Olive oil, sliced fresh basil, salt and pepper to taste

Accompaniments: pasta, baked potato wedges, grilled polenta - or make it a salad with fresh sliced part-skim mozzarella

1. Spray grill topper with olive oil spray and roast whole peppers until skin is blackened, turning as needed. Remove and cool; then skin, remove seeds, quarter and slice into 1/2" slices. Put in large bowl.

2. Lightly oil Vidalia onion slices and summer squash; grill over medium, turning until cooked but not charred. Slice squash into 3/4" chunks; quarter each grilled onion slice and add to bowl with peppers.
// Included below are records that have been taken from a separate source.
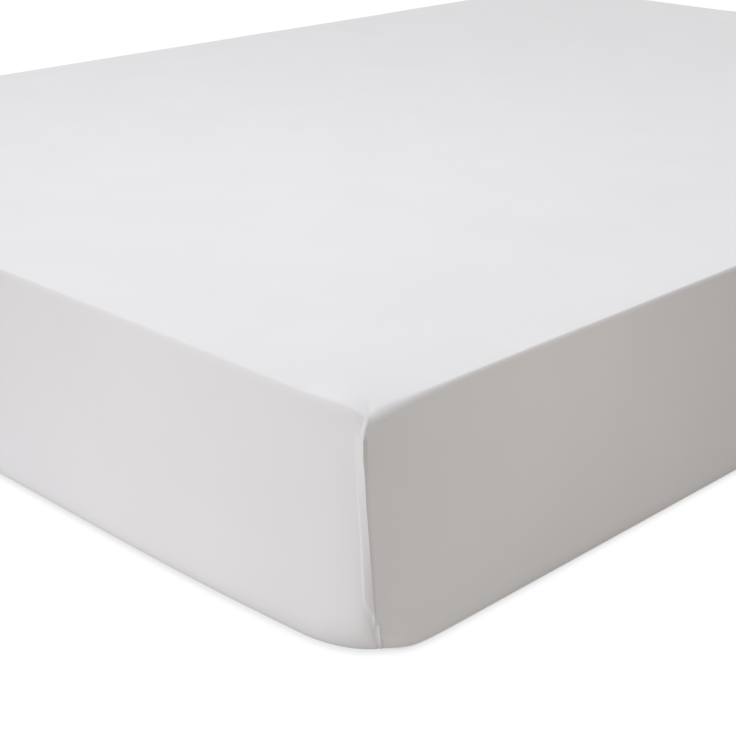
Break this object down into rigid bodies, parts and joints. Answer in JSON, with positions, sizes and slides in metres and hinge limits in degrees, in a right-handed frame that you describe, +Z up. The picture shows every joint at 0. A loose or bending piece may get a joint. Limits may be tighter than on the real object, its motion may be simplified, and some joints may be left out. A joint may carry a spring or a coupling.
{
  "type": "fitted sheet on mattress",
  "caption": "Plain cotton fitted sheet pulled taut over a plain mattress, with sewn box corners and a hemmed band drawn in underneath.",
  "frame": {"origin": "on the floor under the middle of the bed", "axes": "+Z up, +Y along the length of the bed, +X across it"},
  "size_m": [1.3558, 1.9058, 0.253],
  "materials": {
    "white_percale": "matt plain weave, smooth and taut",
    "mattress_ticking": "matt twill ticking"
  },
  "bodies": {
    "root": {"sheet": "white_percale", "mattress": "mattress_ticking"}
  },
  "joints": []
}
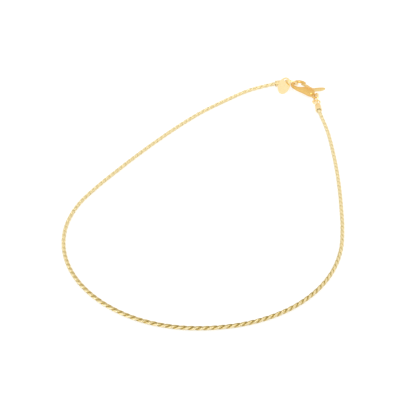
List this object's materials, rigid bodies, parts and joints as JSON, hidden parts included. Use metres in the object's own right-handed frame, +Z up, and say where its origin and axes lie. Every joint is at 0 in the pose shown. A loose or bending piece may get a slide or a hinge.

3. Spray grill topper again, away from heat source. Place tomatoes cut side down on hot grill topper over medium heat. Keep them moving with tongs, from side to side, and turn after a few minutes. When skins begin to split, remove. When cool enough to handle, cut out stem/core areas and cut in large chunks, add to bowl. Toss everything with a little olive oil, lots of pepper, a tiny bit of salt and basil sliced in chiffonade to taste. Garnish with basil leaves and serve as desired.

Natasha
07-02-2000, 04:21 PM
Pat, this looks terrific. Thanks for sharing it. I would like to either make this with the potato wedges or make it a salad w/cheese - great ideas!

NancyR
07-02-2000, 07:56 PM
I'm embarrassed to ask this but what do you mean by "basil sliced in chiffonade"? Is this a spice, a place, a type of cooking utensil???????????

Beth
07-02-2000, 08:16 PM
Fresh basil leaves sliced in thin ribbons, think of it as cutting basil spaghetti. Lots of cut surfaces to release lots of flavor and spread it through the dish.

Beth
07-02-2000, 08:17 PM
Oops!

[This message has been edited by Beth (edited 07-02-2000).]

Shelly
07-02-2000, 09:58 PM
To chiffonade basil, all you have to do is stack several leaves on top of each other, roll them up and slice thinly. When finished you should have thin strips about 1/8 inch wide. http://www.cookinglight.com/bbs/smile.gif

Pat58
07-03-2000, 04:41 PM
Hi Nancy,

Stack a few basil leaves, cut off stems, and from the stem end, roll them up in a little cylinder. The cut crossways through the cylinder and you will have little basil ribbons. Or, just snip with scissors or chop as you desire. No need to be embarrassed, I only know such a grand word from being a Jacques Pepin fan!

Originally posted by NancyR:
I'm embarrassed to ask this but what do you mean by "basil sliced in chiffonade"? Is this a spice, a place, a type of cooking utensil???????????